The prevention of war, our security and even the containment of migration are just as important for our Armed Forces as the ability to engage directly in conflict. I would like to make the case for the UK’s increasing involvement in peacekeeping, specifically in the UN and EU missions in conflict states. The 2015 SDSR vision describes a United Kingdom with “global reach and influence”, and it is right that we see the wider context of our defence policy. The strongest argument for increasing the UK’s role in UN and EU peacekeeping is the need to strengthen the international protection of civilians in civil war. A pressing example of this is in South Sudan, where we have committed up to 370 personnel to UNMISS. Training in the protection of civilians and in combatting sexual violence is now the priority following massacres and rapes that have prompted investigations and have caused aid agencies such as Christian Aid and Oxfam considerable concern.

Peacekeeping activity has one material advantage over the deployment of conventional forces. In certain areas such as the CSSF, the new version of the joint Conflict Pool, it can draw on the international aid budget. That indeed is one justification for keeping that budget above 0.7% of GNI.

Our security already depends on global co-operation, but is security taking over from conflict prevention? There are signs that Downing Street is taking a greater interest in the uses of the CSSF for reasons of security. I mentioned the containment of migration. The EU’s Khartoum process in north Africa is one diplomatic response to migration currently favoured by the FCO. This programme cultivates closer relations with Sudan and even tighter border controls along some of the continent’s longest frontiers. I am not sure that the programme will work, for all sorts of reasons—although the UK is currently chairing the process.

What about the EU CSDP missions in the Mediterranean, the sub-Sahara and the Horn of Africa? In the past 10 years, we have taken part in 11 EU missions, including Operation Sophia and Operation Atalanta, which were notable achievements. These are programmes to which we subscribed troops, personnel and resources successfully. Will the Minister confirm that our participation will continue, at least on a voluntary basis?

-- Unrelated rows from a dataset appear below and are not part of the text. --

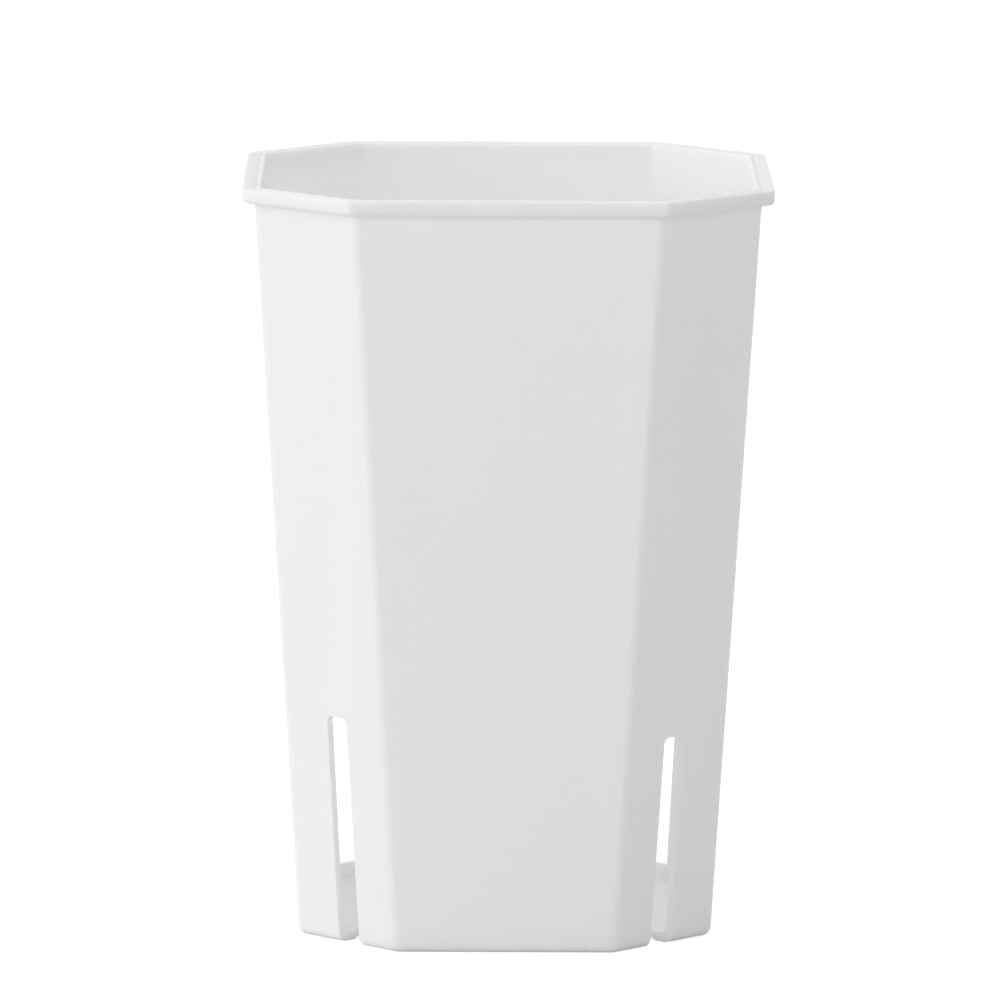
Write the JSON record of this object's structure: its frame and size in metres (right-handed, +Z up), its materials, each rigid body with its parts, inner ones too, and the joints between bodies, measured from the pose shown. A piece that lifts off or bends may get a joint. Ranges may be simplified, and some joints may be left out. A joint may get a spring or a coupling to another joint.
{
  "type": "plant pot",
  "caption": "Deep tapering square plant pot with cut corners, a turned-out rim band and an upright drainage slot low in each corner.",
  "frame": {"origin": "middle of the pot's footprint, on the ground plane that it stands on", "axes": "+Z up along the pot's height; -Y is the side that faces the camera in the picture; +X to the right seen from there"},
  "size_m": [0.1, 0.1, 0.144],
  "materials": {
    "white_plastic": "satin white moulded polypropylene, a little light passes through thin walls"
  },
  "bodies": {
    "root": {"pot": "white_plastic"}
  },
  "joints": []
}
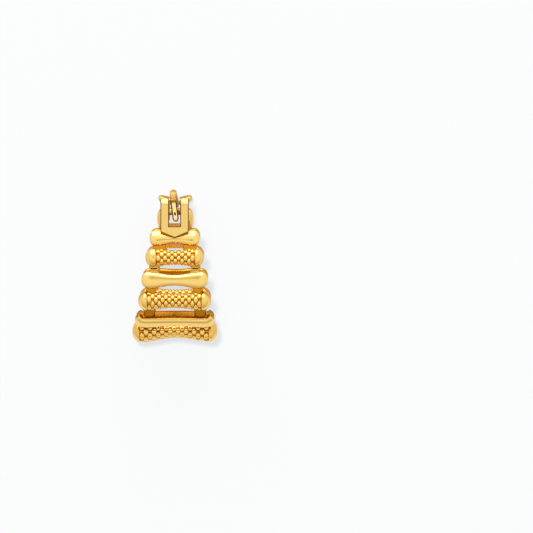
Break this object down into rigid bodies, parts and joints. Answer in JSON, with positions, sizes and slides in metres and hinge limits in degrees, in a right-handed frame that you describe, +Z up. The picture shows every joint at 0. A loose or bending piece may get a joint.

The commitment to South Sudan doubles the number of personnel assigned to UN-mandated operations, but this must be seen in context. The numbers are well below the thousands committed under John Major’s premiership in the 1990s. After the experience of Iraq and Afghanistan, our Armed Forces, as the noble Baroness, Lady Hodgson, said, are already developing a more subtle approach to defence policy through the use of smaller, irregular, specialised detachments that might be used in peacekeeping.

Finally, I hope that we shall stand by our friends in the Balkans, whatever our relations with the EU. Will the Minister confirm that our commitments to the programmes in Kosovo and Ukraine and to the monitoring mission in Georgia will continue? In defence, as in trade, we should not neglect our current partnerships in the search for new horizons.